* Start DATASET EXCERPT *

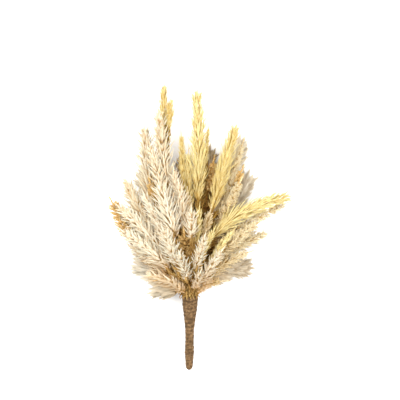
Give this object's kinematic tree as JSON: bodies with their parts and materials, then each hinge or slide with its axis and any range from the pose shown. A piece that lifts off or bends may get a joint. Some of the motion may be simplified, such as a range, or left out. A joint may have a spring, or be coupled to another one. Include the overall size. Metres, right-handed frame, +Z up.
{
  "type": "bundle of dried pampas grass",
  "caption": "Hand-tied fan of dried pampas plumes and finer grass heads, lying on its side, with the stems gathered in a tapered handle wound with jute tape.",
  "frame": {"origin": "under the middle of the bundle's bounding box, on the surface that it lies on", "axes": "+Y from the handle to the plume tips, +X across the fan, +Z up from the surface"},
  "size_m": [0.2798, 0.454, 0.116],
  "materials": {
    "jute_tape": "coarse woven",
    "cream_plume": "dry feathery",
    "straw_plume": "dry, fine strands",
    "gold_plume": "dry granular",
    "beige_plume": "dry granular",
    "soft_plume": "dry, soft and fluffy"
  },
  "bodies": {
    "root": {"wrap_jute_tape": "jute_tape", "plume_soft_01": "soft_plume", "plume_soft_02": "soft_plume", "plume_soft_03": "soft_plume", "plume_soft_04": "soft_plume", "plume_soft_05": "soft_plume", "plume_soft_06": "soft_plume", "plume_soft_07": "soft_plume", "plume_soft_08": "soft_plume", "plume_soft_09": "soft_plume", "plume_soft_10": "soft_plume", "plume_soft_11": "soft_plume", "plume_gold_01": "gold_plume", "plume_gold_02": "gold_plume", "plume_gold_03": "gold_plume", "plume_gold_04": "gold_plume", "plume_gold_05": "gold_plume", "plume_gold_06": "gold_plume", "plume_beige_01": "beige_plume", "plume_beige_02": "beige_plume", "plume_beige_03": "beige_plume", "plume_beige_04": "beige_plume", "plume_beige_05": "beige_plume", "plume_beige_06": "beige_plume", "plume_beige_07": "beige_plume", "plume_beige_08": "beige_plume", "plume_beige_09": "beige_plume", "plume_beige_10": "beige_plume", "plume_straw_01": "straw_plume", "plume_straw_02": "straw_plume", "plume_straw_03": "straw_plume", "plume_straw_04": "straw_plume", "plume_straw_05": "straw_plume", "plume_straw_06": "straw_plume", "plume_straw_07": "straw_plume", "plume_straw_08": "straw_plume", "plume_straw_09": "straw_plume", "plume_straw_10": "straw_plume", "plume_straw_11": "straw_plume", "plume_straw_12": "straw_plume", "plume_cream_01": "cream_plume", "plume_cream_02": "cream_plume", "plume_cream_03": "cream_plume", "plume_cream_04": "cream_plume", "plume_cream_05": "cream_plume", "plume_cream_06": "cream_plume", "plume_cream_07": "cream_plume", "plume_cream_08": "cream_plume", "plume_cream_09": "cream_plume", "plume_cream_10": "cream_plume", "plume_cream_11": "cream_plume", "plume_cream_12": "cream_plume", "plume_cream_13": "cream_plume", "plume_cream_14": "cream_plume", "plume_cream_15": "cream_plume", "plume_cream_16": "cream_plume", "plume_cream_17": "cream_plume", "plume_cream_18": "cream_plume", "plume_cream_19": "cream_plume", "plume_cream_20": "cream_plume"}
  },
  "joints": []
}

* End DATASET EXCERPT *

_TASK DIRECTIONS:_ Every line of the material must be returned exactly as it appears.

_RESPONSE TO THIS EXERCISE:_
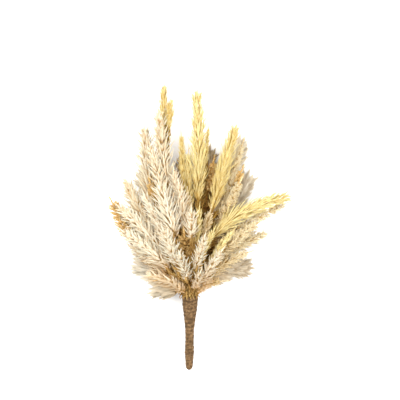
Give this object's kinematic tree as JSON: bodies with their parts and materials, then each hinge or slide with its axis and any range from the pose shown. A piece that lifts off or bends may get a joint. Some of the motion may be simplified, such as a range, or left out. A joint may have a spring, or be coupled to another one. Include the overall size. Metres, right-handed frame, +Z up.
{
  "type": "bundle of dried pampas grass",
  "caption": "Hand-tied fan of dried pampas plumes and finer grass heads, lying on its side, with the stems gathered in a tapered handle wound with jute tape.",
  "frame": {"origin": "under the middle of the bundle's bounding box, on the surface that it lies on", "axes": "+Y from the handle to the plume tips, +X across the fan, +Z up from the surface"},
  "size_m": [0.2798, 0.454, 0.116],
  "materials": {
    "jute_tape": "coarse woven",
    "cream_plume": "dry feathery",
    "straw_plume": "dry, fine strands",
    "gold_plume": "dry granular",
    "beige_plume": "dry granular",
    "soft_plume": "dry, soft and fluffy"
  },
  "bodies": {
    "root": {"wrap_jute_tape": "jute_tape", "plume_soft_01": "soft_plume", "plume_soft_02": "soft_plume", "plume_soft_03": "soft_plume", "plume_soft_04": "soft_plume", "plume_soft_05": "soft_plume", "plume_soft_06": "soft_plume", "plume_soft_07": "soft_plume", "plume_soft_08": "soft_plume", "plume_soft_09": "soft_plume", "plume_soft_10": "soft_plume", "plume_soft_11": "soft_plume", "plume_gold_01": "gold_plume", "plume_gold_02": "gold_plume", "plume_gold_03": "gold_plume", "plume_gold_04": "gold_plume", "plume_gold_05": "gold_plume", "plume_gold_06": "gold_plume", "plume_beige_01": "beige_plume", "plume_beige_02": "beige_plume", "plume_beige_03": "beige_plume", "plume_beige_04": "beige_plume", "plume_beige_05": "beige_plume", "plume_beige_06": "beige_plume", "plume_beige_07": "beige_plume", "plume_beige_08": "beige_plume", "plume_beige_09": "beige_plume", "plume_beige_10": "beige_plume", "plume_straw_01": "straw_plume", "plume_straw_02": "straw_plume", "plume_straw_03": "straw_plume", "plume_straw_04": "straw_plume", "plume_straw_05": "straw_plume", "plume_straw_06": "straw_plume", "plume_straw_07": "straw_plume", "plume_straw_08": "straw_plume", "plume_straw_09": "straw_plume", "plume_straw_10": "straw_plume", "plume_straw_11": "straw_plume", "plume_straw_12": "straw_plume", "plume_cream_01": "cream_plume", "plume_cream_02": "cream_plume", "plume_cream_03": "cream_plume", "plume_cream_04": "cream_plume", "plume_cream_05": "cream_plume", "plume_cream_06": "cream_plume", "plume_cream_07": "cream_plume", "plume_cream_08": "cream_plume", "plume_cream_09": "cream_plume", "plume_cream_10": "cream_plume", "plume_cream_11": "cream_plume", "plume_cream_12": "cream_plume", "plume_cream_13": "cream_plume", "plume_cream_14": "cream_plume", "plume_cream_15": "cream_plume", "plume_cream_16": "cream_plume", "plume_cream_17": "cream_plume", "plume_cream_18": "cream_plume", "plume_cream_19": "cream_plume", "plume_cream_20": "cream_plume"}
  },
  "joints": []
}